**Exercise details**
Can you quote the records below in full, word for word?
══ Source material ══
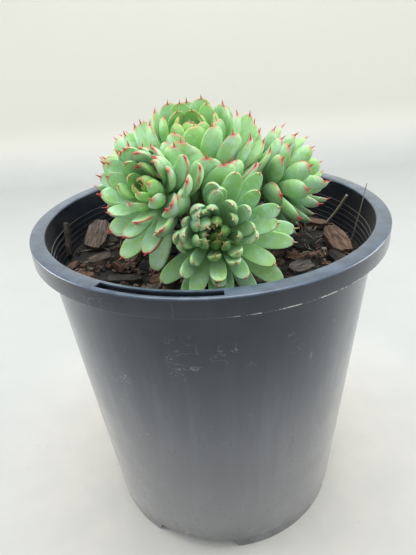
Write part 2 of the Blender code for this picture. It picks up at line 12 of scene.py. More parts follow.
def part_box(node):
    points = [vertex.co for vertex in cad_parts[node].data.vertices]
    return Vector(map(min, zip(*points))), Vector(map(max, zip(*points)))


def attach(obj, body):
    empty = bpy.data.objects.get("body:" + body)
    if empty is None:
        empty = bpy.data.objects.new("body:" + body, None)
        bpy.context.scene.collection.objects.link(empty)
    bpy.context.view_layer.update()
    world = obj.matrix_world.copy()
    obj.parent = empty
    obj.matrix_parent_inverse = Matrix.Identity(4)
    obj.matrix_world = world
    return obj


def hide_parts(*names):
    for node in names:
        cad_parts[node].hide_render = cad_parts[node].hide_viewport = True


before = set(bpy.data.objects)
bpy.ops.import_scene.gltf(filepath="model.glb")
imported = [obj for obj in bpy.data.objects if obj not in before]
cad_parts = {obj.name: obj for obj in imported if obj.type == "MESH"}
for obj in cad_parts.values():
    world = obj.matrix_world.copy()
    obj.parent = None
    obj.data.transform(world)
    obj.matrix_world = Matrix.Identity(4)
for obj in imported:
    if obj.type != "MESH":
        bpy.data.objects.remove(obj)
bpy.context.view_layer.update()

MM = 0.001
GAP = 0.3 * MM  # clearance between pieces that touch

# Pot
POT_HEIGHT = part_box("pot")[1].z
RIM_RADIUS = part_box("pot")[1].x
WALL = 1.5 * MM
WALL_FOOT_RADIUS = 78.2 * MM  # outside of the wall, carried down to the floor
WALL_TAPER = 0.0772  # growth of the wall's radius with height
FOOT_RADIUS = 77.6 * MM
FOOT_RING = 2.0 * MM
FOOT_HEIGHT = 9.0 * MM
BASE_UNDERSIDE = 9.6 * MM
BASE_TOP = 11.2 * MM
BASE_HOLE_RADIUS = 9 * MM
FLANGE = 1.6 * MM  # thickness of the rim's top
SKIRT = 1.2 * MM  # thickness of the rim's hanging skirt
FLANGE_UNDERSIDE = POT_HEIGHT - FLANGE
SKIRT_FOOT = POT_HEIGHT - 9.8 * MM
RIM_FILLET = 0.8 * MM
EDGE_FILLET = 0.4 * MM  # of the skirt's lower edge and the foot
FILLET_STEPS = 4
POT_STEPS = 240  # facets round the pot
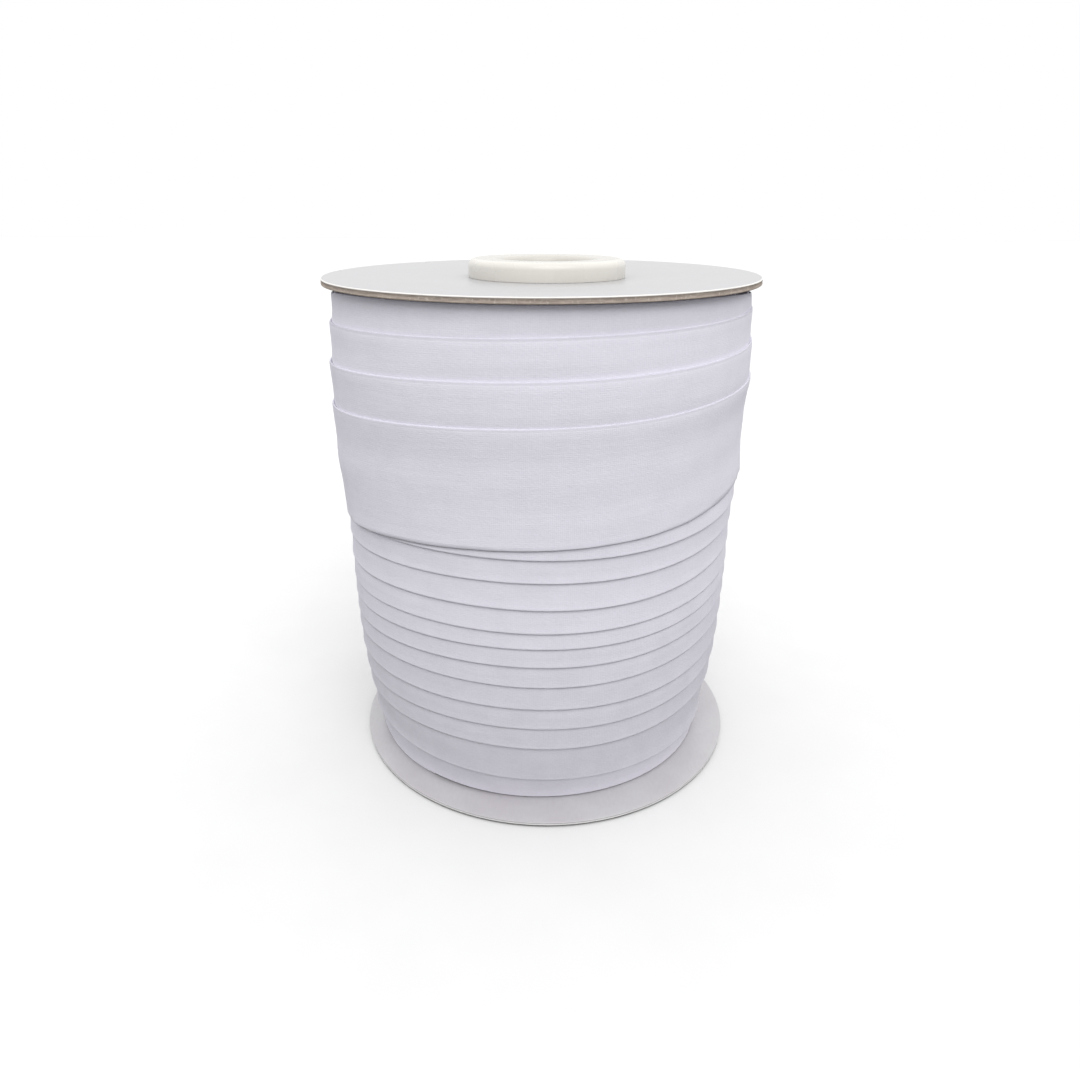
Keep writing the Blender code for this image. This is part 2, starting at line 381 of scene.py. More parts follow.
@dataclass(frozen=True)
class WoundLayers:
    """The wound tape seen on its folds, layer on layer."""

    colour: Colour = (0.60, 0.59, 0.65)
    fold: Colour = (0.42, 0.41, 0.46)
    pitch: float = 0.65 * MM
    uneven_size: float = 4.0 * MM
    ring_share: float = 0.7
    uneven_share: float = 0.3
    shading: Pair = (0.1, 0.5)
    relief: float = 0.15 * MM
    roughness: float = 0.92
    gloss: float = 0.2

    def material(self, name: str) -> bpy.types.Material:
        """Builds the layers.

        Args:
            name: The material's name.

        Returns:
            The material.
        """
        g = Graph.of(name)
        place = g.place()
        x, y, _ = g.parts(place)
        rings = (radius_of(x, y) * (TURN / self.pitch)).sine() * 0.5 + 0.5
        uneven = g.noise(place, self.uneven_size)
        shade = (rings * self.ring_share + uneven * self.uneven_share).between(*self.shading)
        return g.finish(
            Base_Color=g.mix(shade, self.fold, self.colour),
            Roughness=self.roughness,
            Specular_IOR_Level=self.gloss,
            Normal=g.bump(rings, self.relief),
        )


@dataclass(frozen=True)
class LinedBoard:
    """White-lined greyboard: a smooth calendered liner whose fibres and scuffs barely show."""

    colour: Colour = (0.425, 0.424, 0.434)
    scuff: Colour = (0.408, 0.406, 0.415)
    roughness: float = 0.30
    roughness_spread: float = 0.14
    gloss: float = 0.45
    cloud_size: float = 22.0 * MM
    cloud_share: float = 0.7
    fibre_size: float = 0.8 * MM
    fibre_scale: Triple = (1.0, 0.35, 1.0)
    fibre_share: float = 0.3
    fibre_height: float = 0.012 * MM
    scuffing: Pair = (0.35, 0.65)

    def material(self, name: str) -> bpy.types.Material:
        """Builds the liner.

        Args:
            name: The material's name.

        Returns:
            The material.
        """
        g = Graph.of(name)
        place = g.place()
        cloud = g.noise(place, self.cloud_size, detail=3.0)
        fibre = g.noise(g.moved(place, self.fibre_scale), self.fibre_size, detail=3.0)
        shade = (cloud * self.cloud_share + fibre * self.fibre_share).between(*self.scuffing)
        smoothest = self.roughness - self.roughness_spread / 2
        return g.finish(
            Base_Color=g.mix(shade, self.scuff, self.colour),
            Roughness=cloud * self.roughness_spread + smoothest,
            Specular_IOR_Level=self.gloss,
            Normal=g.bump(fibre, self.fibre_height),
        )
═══
**Task answer**
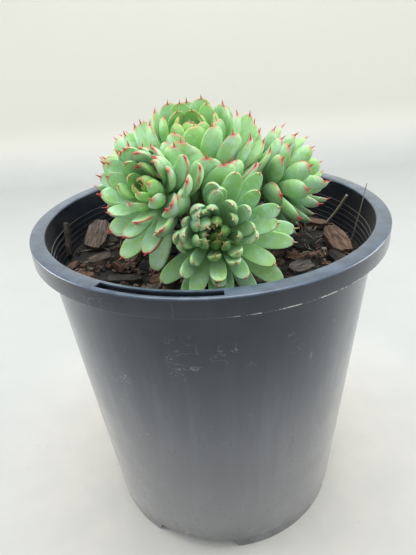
Write part 2 of the Blender code for this picture. It picks up at line 12 of scene.py. More parts follow.
def part_box(node):
    points = [vertex.co for vertex in cad_parts[node].data.vertices]
    return Vector(map(min, zip(*points))), Vector(map(max, zip(*points)))


def attach(obj, body):
    empty = bpy.data.objects.get("body:" + body)
    if empty is None:
        empty = bpy.data.objects.new("body:" + body, None)
        bpy.context.scene.collection.objects.link(empty)
    bpy.context.view_layer.update()
    world = obj.matrix_world.copy()
    obj.parent = empty
    obj.matrix_parent_inverse = Matrix.Identity(4)
    obj.matrix_world = world
    return obj


def hide_parts(*names):
    for node in names:
        cad_parts[node].hide_render = cad_parts[node].hide_viewport = True


before = set(bpy.data.objects)
bpy.ops.import_scene.gltf(filepath="model.glb")
imported = [obj for obj in bpy.data.objects if obj not in before]
cad_parts = {obj.name: obj for obj in imported if obj.type == "MESH"}
for obj in cad_parts.values():
    world = obj.matrix_world.copy()
    obj.parent = None
    obj.data.transform(world)
    obj.matrix_world = Matrix.Identity(4)
for obj in imported:
    if obj.type != "MESH":
        bpy.data.objects.remove(obj)
bpy.context.view_layer.update()

MM = 0.001
GAP = 0.3 * MM  # clearance between pieces that touch

# Pot
POT_HEIGHT = part_box("pot")[1].z
RIM_RADIUS = part_box("pot")[1].x
WALL = 1.5 * MM
WALL_FOOT_RADIUS = 78.2 * MM  # outside of the wall, carried down to the floor
WALL_TAPER = 0.0772  # growth of the wall's radius with height
FOOT_RADIUS = 77.6 * MM
FOOT_RING = 2.0 * MM
FOOT_HEIGHT = 9.0 * MM
BASE_UNDERSIDE = 9.6 * MM
BASE_TOP = 11.2 * MM
BASE_HOLE_RADIUS = 9 * MM
FLANGE = 1.6 * MM  # thickness of the rim's top
SKIRT = 1.2 * MM  # thickness of the rim's hanging skirt
FLANGE_UNDERSIDE = POT_HEIGHT - FLANGE
SKIRT_FOOT = POT_HEIGHT - 9.8 * MM
RIM_FILLET = 0.8 * MM
EDGE_FILLET = 0.4 * MM  # of the skirt's lower edge and the foot
FILLET_STEPS = 4
POT_STEPS = 240  # facets round the pot
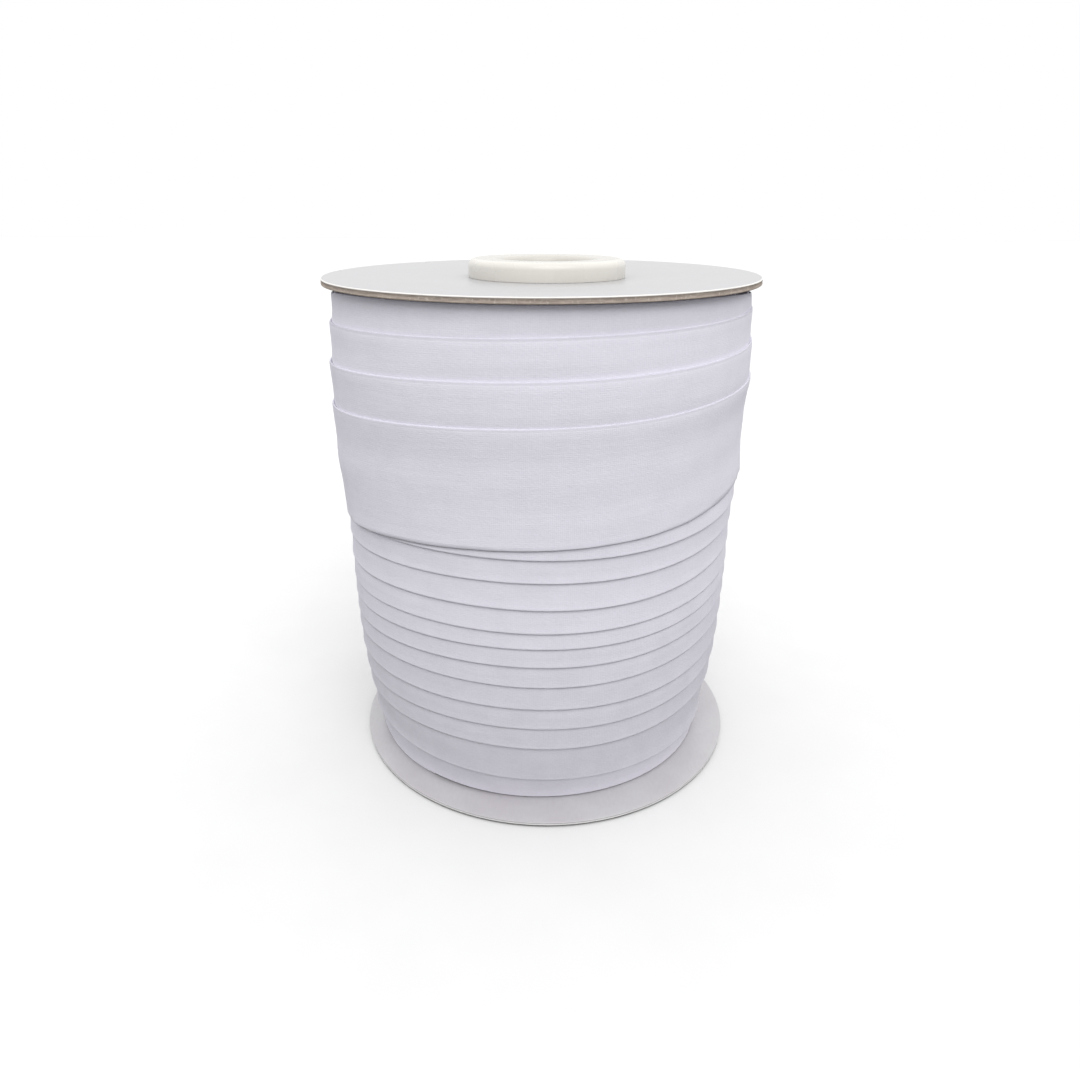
Keep writing the Blender code for this image. This is part 2, starting at line 381 of scene.py. More parts follow.
@dataclass(frozen=True)
class WoundLayers:
    """The wound tape seen on its folds, layer on layer."""

    colour: Colour = (0.60, 0.59, 0.65)
    fold: Colour = (0.42, 0.41, 0.46)
    pitch: float = 0.65 * MM
    uneven_size: float = 4.0 * MM
    ring_share: float = 0.7
    uneven_share: float = 0.3
    shading: Pair = (0.1, 0.5)
    relief: float = 0.15 * MM
    roughness: float = 0.92
    gloss: float = 0.2

    def material(self, name: str) -> bpy.types.Material:
        """Builds the layers.

        Args:
            name: The material's name.

        Returns:
            The material.
        """
        g = Graph.of(name)
        place = g.place()
        x, y, _ = g.parts(place)
        rings = (radius_of(x, y) * (TURN / self.pitch)).sine() * 0.5 + 0.5
        uneven = g.noise(place, self.uneven_size)
        shade = (rings * self.ring_share + uneven * self.uneven_share).between(*self.shading)
        return g.finish(
            Base_Color=g.mix(shade, self.fold, self.colour),
            Roughness=self.roughness,
            Specular_IOR_Level=self.gloss,
            Normal=g.bump(rings, self.relief),
        )


@dataclass(frozen=True)
class LinedBoard:
    """White-lined greyboard: a smooth calendered liner whose fibres and scuffs barely show."""

    colour: Colour = (0.425, 0.424, 0.434)
    scuff: Colour = (0.408, 0.406, 0.415)
    roughness: float = 0.30
    roughness_spread: float = 0.14
    gloss: float = 0.45
    cloud_size: float = 22.0 * MM
    cloud_share: float = 0.7
    fibre_size: float = 0.8 * MM
    fibre_scale: Triple = (1.0, 0.35, 1.0)
    fibre_share: float = 0.3
    fibre_height: float = 0.012 * MM
    scuffing: Pair = (0.35, 0.65)

    def material(self, name: str) -> bpy.types.Material:
        """Builds the liner.

        Args:
            name: The material's name.

        Returns:
            The material.
        """
        g = Graph.of(name)
        place = g.place()
        cloud = g.noise(place, self.cloud_size, detail=3.0)
        fibre = g.noise(g.moved(place, self.fibre_scale), self.fibre_size, detail=3.0)
        shade = (cloud * self.cloud_share + fibre * self.fibre_share).between(*self.scuffing)
        smoothest = self.roughness - self.roughness_spread / 2
        return g.finish(
            Base_Color=g.mix(shade, self.scuff, self.colour),
            Roughness=cloud * self.roughness_spread + smoothest,
            Specular_IOR_Level=self.gloss,
            Normal=g.bump(fibre, self.fibre_height),
        )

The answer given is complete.